T (r, x) - T_{b} (x) = T (r, x + L) - T_{b} (x + L)

(1815)

This means that the problem can be solved without knowledge of the wall temperature, if one knows the increase in bulk temperature that is due to the (constant) wall heat flux.

The following image shows the behavior of bulk and wall temperatures for fully developed thermal fields with a constant heat flux:

In the constant wall temperature case, the partial derivative of temperature in the streamwise direction in the energy equation, which results from the convective term, is replaced with:

Figure 11. EQUATION_DISPLAY

\frac{\partial T}{\partial x} = θ \frac{\partial T_{b}}{\partial x}

(1816)

such that the rest of the energy equation can be written as a function purely of $y / l$ . However, the temperature profiles must be scaled using both the bulk temperature and the wall temperature. Furthermore, the bulk temperature increases non-linearly with streamwise distance $x$ in the duct, as shown in the following figure, resulting in a corresponding non-linear increase in local temperature.
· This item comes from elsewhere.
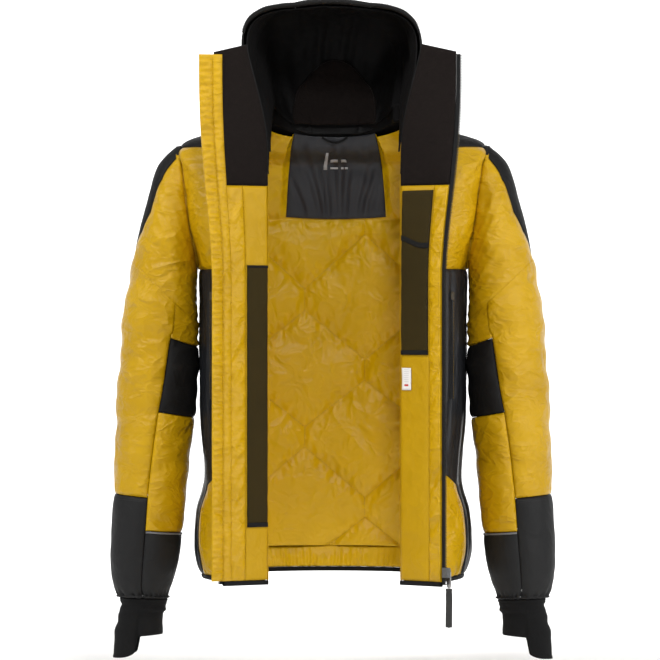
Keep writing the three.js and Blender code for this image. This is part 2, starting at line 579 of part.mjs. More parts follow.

The following image shows the behavior of bulk and wall temperatures for fully developed thermal fields with a wall temperature:

Therefore this section defines two and only two situations that permit fully developed heat transfer in a duct:

Wall with constant heat flux
Walls with a constant temperature

The resulting temperature profiles can be different, depending on the geometry. The following image shows the profiles for laminar constant-property flow through circular ducts.
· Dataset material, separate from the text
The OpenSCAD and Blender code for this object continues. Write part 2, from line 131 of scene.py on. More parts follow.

The constant heat flux boundary condition applies to a wall subject to electrical resistance heating or to a radiant flux. The constant temperature wall is approached when the outer wall is subject to phase change such as condensation or boiling. The two heating situations are also applicable to heat exchangers. The constant heat flux situation can correspond to a counterflow heat exchanger when the fluid capacity rates are the same. The constant temperature solution is applicable to any heat exchanger where one material has a very much larger capacity rate than the other. In addition to evaporators and condensers, the other material can be a heated solid of large thermal capacity.